In an email to the Mountain Times, Shannon Pytlik, with the Rivers Program of Vermont DEC, made the same, but updated, analysis: “Many communities have land use bylaws (zoning) that allow for continued development within the floodplain and river corridor. … This is one area they could work on to improve their flood resiliency over time,” she said.
Post-Irene, some 155 damaged houses and buildings around the state were “bought out” by the state and the parcel restored as open public space, off-limits to development. An example is Pittsfield village on Route 100N, where several homes, located where a branch stream tumbles into the Tweed River, were broken up and shoved off their foundations in a pile of rubble and occupants forced to permanently relocate.
While some bridges succumbed, many bridges stood their ground while their approaches were gutted, making them inaccessible, such as the Route 73 “R.I.P.” bridge in Rochester, which came to resemble an off-ramp to nowhere. Even though old bridges tend to have sentimental, scenic or historic value, some have been replaced with higher, streamlined concrete structures. One exception was the beloved 1920s steel truss bridge on Route 107 at Bethel, itself a replacement. It was replaced by a smaller replica, as a longer, modern bridge would not fit in the space.
Of the over 200 bridges damaged or destroyed in 2011, all were rebuilt with streamlined designs to prevent flood debris jams, a spokesperson for Vermont Agency of Transportation told the Mountain Times.
As of Aug. 1, 2023, she noted a temporary bridge at Route 100 on the Ottauquechee River in Bridgewater and two bridges, on Route 125 in Hancock and Route 116 in East Middlebury, whose culverts failed. The repair-and-replacement work after Irene came to “nearly 130 projects,” she said.
Undersized culverts were especially vulnerable. Brandon, which potentially faced Gaysville’s fate, is a case study. Driving through Brandon today on Route 7, you would notice nothing amiss. But 12 years ago, the heart of the village, which straddles the small Neshobe River, was a shambles.
In Brandon, the Neshobe pours over an ancient mill dam and squeezes through a narrow, rocky chute under Route 7 in Conant Square, a cluster of 19th century commercial blocks. In 2011, the Neshobe, originating at a crest in the Green Mountain National Forest, thundered over its old dam and choked on the too-small culvert underneath the highway, gouging a cavern in front of Briggs Carriage House Bookstore, sending the House of Pizza, onto the sidewalk of Route 7 and causing a backup all the way into the hamlet of Forest Dale upstream, which had become a regular occurrence.

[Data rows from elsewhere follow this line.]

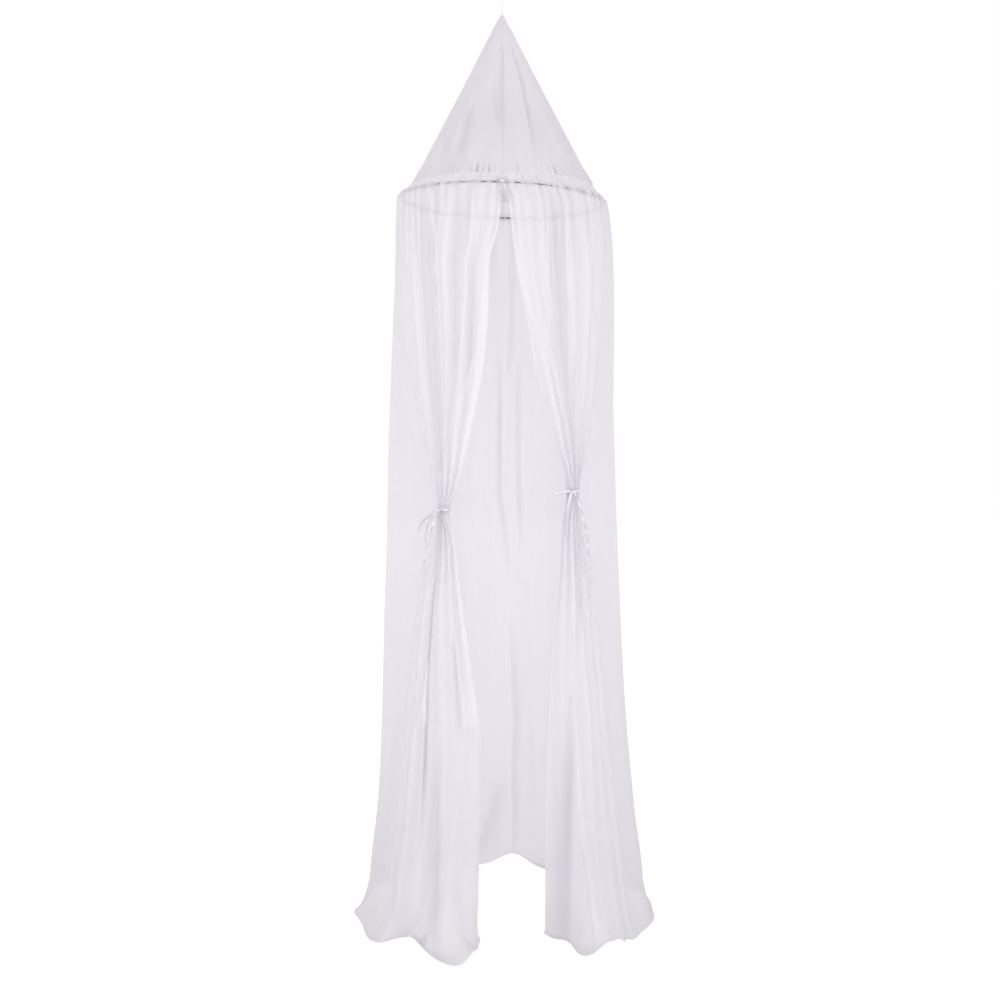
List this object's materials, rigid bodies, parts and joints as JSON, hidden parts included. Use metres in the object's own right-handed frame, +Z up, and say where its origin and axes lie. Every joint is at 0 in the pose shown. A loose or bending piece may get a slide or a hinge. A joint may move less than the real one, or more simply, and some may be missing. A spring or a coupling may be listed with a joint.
{
  "type": "mosquito net canopy with wire hoop",
  "caption": "Sheer curtain gathered on a wire hoop under a cloth cone, parted in front and tied back, hung by one cord over a bed or cot.",
  "frame": {"origin": "the hanging point: the top of the cord's loop, where a ceiling hook carries the canopy", "axes": "+Z up along the cord, the parted front faces -Y, +X to the right seen from the front"},
  "size_m": [0.7494, 0.6784, 2.3276],
  "materials": {
    "cord": "twisted white cord",
    "cone_cloth": "plain white cotton voile, doubled",
    "hoop_wire": "black coated steel wire",
    "sheer_cloth": "sheer white voile with a faint lavender cast",
    "ribbon": "soft satin ribbon, pale lavender white"
  },
  "bodies": {
    "root": {"hanging_loop": "cord", "hanging_cord": "cord", "cone_top": "cone_cloth", "hoop": "hoop_wire", "curtain": "sheer_cloth", "heading_bow": "ribbon", "tie_left": "ribbon", "tie_right": "ribbon"}
  },
  "joints": []
}
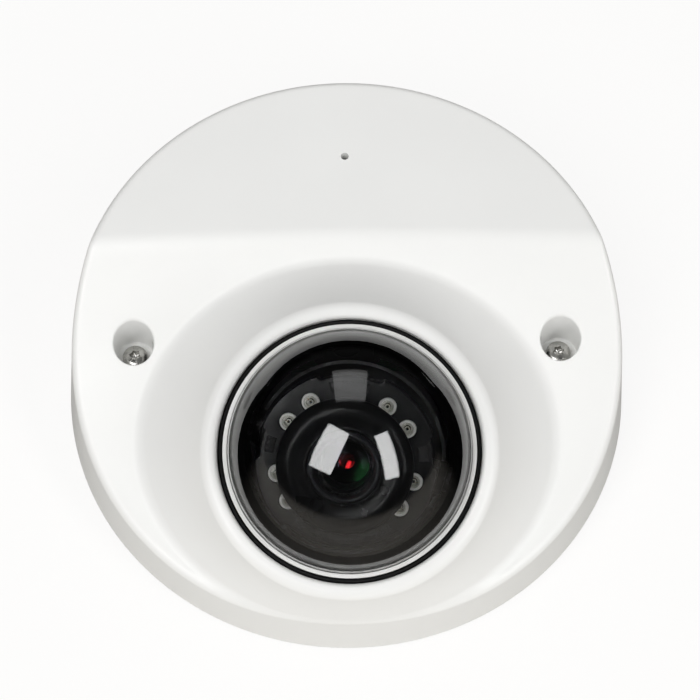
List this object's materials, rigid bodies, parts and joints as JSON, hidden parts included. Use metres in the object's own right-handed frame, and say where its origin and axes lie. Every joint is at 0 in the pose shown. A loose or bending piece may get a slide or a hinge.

In 2017 a mammoth new culvert had been installed beneath Route 7 and the little downtown hub had been put back together, even better. A pocket park adorned with plantings allowed a pretty view upstream of the once-raging Neshobe River cascading scenically over its mill dam. People could once again enjoy a midday break in the gazebo plaza overlooking the lower cascades. This July, Brandon Town Manager Bill Moore told WCAX the culvert did its job: “We’ve experienced at least four or five events since 2017 where the culvert has accepted water and kept our downtown from flooding.”
A significant measure to protect both streambanks and property and meet river demands for space is to clear land for “alluvial fans” to form. Instead of ramming against an obstacle or narrow channel, the water spreads into the surrounding land, slowing the main flow. Sometimes the rivers do this themselves, as the Neshobe unfortunately did upstream of Brandon center, or where existing open farmland allows it, as with Otter Creek in North Clarendon and Rutland. And river silt can act as a soil amendment, but human infrastructure, located for convenience to the water, suffers.
In the past, efforts to channel streams consisted of building barriers, called berms, to keep the river in place. But now the science is to remove the berms and let the river spread out into adjacent open space. The Cold River in North Clarendon is one such spot, where Middle Road crosses on a low bridge. Post-Irene, river management partners removed the berm, opening a 10-acre parcel of level woodland to the river.
Shannon Pytlik, with the Rivers Program of Vermont DEC described the effect of measures taken after Irene. “The [North] Clarendon village did flood in Irene prior to the floodplain restoration and did not flood this year. … We are collecting and analyzing the flood heights and river response. What we can say currently is that many floodplain restoration projects did function as intended and did store water and sediment upstream of development, including the [North] Clarendon project. We … do know that extra storage of waters upstream of infrastructure will take some of the pressure off development in flood prone areas.”
She said when she visited the location she found “debris and sediment” covering the open ground instead of farm fields and roads downstream, “which is exactly what we want to see on a functioning floodplain.”
“When Flooded Turn Around Don’t Drown”
It’s not a prank. The yellow-and-black signs pop up at Alfrecha Road over Otter Creek in North Clarendon and other flooded stream crossings and roadways. National Weather Service’s Advanced Hydrologic Prediction Service (AHPS), which surveys rivers, lakes and precipitation (including snowfall) to predict river conditions and flood hazard outlook, issues flood watches and warnings to the public. The site uses Doppler radar, satellite, water gauges and direct observation and maintains a continually-updated, interactive Observed Gauge map of the U.S. that can be filtered to show local areas.
AHPS was launched in 1997 and now has sites across all 50 states. In Vermont, 340 data-gathering gauges are located throughout the state, including the Missisquoi, the Lamoille, the Winooski, Mad River, Otter Creek and Poultney River. The map features a color-coded key to show the degree of flood hazard on these streams, visit: water.weather.gov or find an interactive flood map at: weather.gov/safety/flood-map.